## INSTRUCTIONS TO FOLLOW
How does the data below read from its first line through the line containing "import Module from 'manifold-3d';"? Print those lines exactly.
==============================
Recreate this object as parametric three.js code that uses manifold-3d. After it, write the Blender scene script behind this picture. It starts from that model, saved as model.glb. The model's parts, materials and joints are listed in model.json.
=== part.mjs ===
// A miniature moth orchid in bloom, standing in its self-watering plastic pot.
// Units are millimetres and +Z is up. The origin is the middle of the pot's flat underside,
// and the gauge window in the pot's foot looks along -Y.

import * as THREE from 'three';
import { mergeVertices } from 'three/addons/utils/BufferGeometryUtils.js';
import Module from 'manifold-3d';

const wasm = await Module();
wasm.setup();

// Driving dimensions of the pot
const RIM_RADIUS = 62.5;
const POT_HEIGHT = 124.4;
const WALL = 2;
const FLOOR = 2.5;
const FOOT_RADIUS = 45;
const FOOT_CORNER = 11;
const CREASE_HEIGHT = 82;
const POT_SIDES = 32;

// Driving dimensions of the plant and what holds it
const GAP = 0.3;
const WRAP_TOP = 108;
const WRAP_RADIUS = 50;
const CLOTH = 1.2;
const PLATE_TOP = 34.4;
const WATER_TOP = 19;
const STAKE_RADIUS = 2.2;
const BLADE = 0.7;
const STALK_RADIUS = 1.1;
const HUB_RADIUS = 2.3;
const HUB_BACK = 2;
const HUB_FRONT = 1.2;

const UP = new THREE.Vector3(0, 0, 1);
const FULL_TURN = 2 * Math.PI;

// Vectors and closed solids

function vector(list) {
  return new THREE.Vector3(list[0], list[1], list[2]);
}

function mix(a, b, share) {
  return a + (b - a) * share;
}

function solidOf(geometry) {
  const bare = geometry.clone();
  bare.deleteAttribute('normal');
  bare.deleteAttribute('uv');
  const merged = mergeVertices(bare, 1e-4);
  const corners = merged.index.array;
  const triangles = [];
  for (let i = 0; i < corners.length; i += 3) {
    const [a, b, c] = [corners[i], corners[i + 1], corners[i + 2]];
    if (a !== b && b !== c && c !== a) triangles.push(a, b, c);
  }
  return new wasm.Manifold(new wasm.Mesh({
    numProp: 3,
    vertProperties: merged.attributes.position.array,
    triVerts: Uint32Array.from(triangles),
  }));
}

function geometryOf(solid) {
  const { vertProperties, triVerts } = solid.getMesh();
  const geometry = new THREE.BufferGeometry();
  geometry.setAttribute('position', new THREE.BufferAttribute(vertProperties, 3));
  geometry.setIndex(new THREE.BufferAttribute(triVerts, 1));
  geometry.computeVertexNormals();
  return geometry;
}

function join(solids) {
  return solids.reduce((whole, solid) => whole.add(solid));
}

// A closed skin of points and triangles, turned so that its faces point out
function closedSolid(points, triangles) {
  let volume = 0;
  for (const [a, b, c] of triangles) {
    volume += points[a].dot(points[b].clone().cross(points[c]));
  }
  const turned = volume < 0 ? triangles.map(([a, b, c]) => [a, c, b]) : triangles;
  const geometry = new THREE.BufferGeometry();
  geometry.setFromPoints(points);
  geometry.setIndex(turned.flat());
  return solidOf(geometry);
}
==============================
## RESPONSE TO THIS EXERCISE
Recreate this object as parametric three.js code that uses manifold-3d. After it, write the Blender scene script behind this picture. It starts from that model, saved as model.glb. The model's parts, materials and joints are listed in model.json.
=== part.mjs ===
// A miniature moth orchid in bloom, standing in its self-watering plastic pot.
// Units are millimetres and +Z is up. The origin is the middle of the pot's flat underside,
// and the gauge window in the pot's foot looks along -Y.

import * as THREE from 'three';
import { mergeVertices } from 'three/addons/utils/BufferGeometryUtils.js';
import Module from 'manifold-3d';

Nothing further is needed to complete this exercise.